Some of the challengers also say these judges should be removed from office and replaced to better diversify our state's bench. They are correct to recognize that Californians should have a judiciary that reflects our population. But the challenged judges are, themselves, a diverse group. Moreover, recent governors have increasingly taken diversity into account when making judicial appointments, and opportunities exist in many elections for the voters to further diversify their local bench. Election to an open seat, where there is no incumbent candidate, remains a viable opportunity for voters to have an imprint on their courts. Indeed, ten of the eleven judgeships on the June ballot in Los Angeles are for open seats.

Finally, the specter of these partisan judicial elections brings the possibility that special interest campaign money will have an effect on the composition of our courts. Across the United States this has been a troubling trend. Spending in state supreme court elections went from $6 million in the 1990 elections to over $45 million in 2008. Justice Sandra Day O'Connor, the first woman appointed to the U.S. Supreme Court recognized, "Left unaddressed, the perception that justice is for sale will undermine the rule of law that the courts are supposed to uphold."

Californians have the right to a non-partisan, impartial judiciary that applies the law without fear or favor.
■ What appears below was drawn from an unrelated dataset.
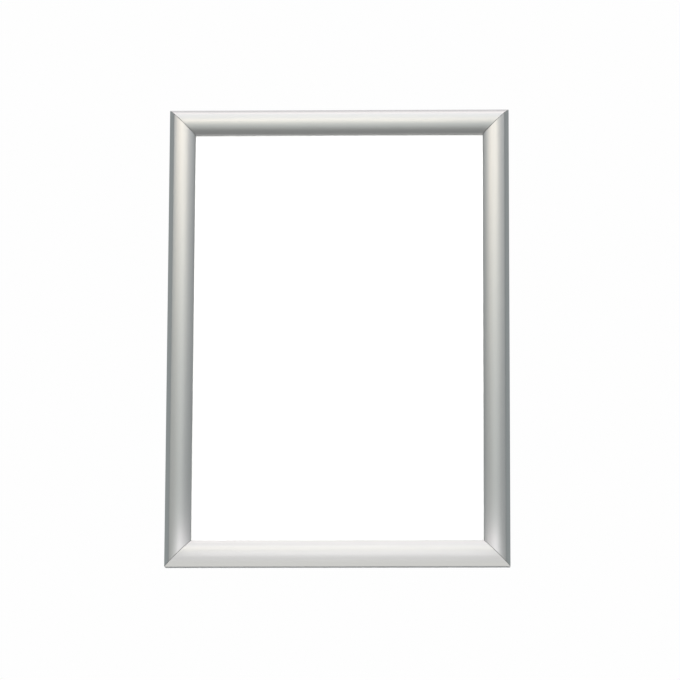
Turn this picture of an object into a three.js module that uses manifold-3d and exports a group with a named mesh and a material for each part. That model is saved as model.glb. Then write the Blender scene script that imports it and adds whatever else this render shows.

Yet, this very right is threatened when judicial elections are politicized in order to remove judges who make rulings some people disagree with or who are thought to hold differing social or political views than their own. The ability of judges to render decisions within the law, without fear of reprisal from special interests, is fundamental to the ability of our courts to protect the rights of all Californians.

Absent demonstrable illegal or unethical conduct, please vote to retain the incumbent judges on California's ballots next Tuesday. Let's keep partisanship and politics out of our courts.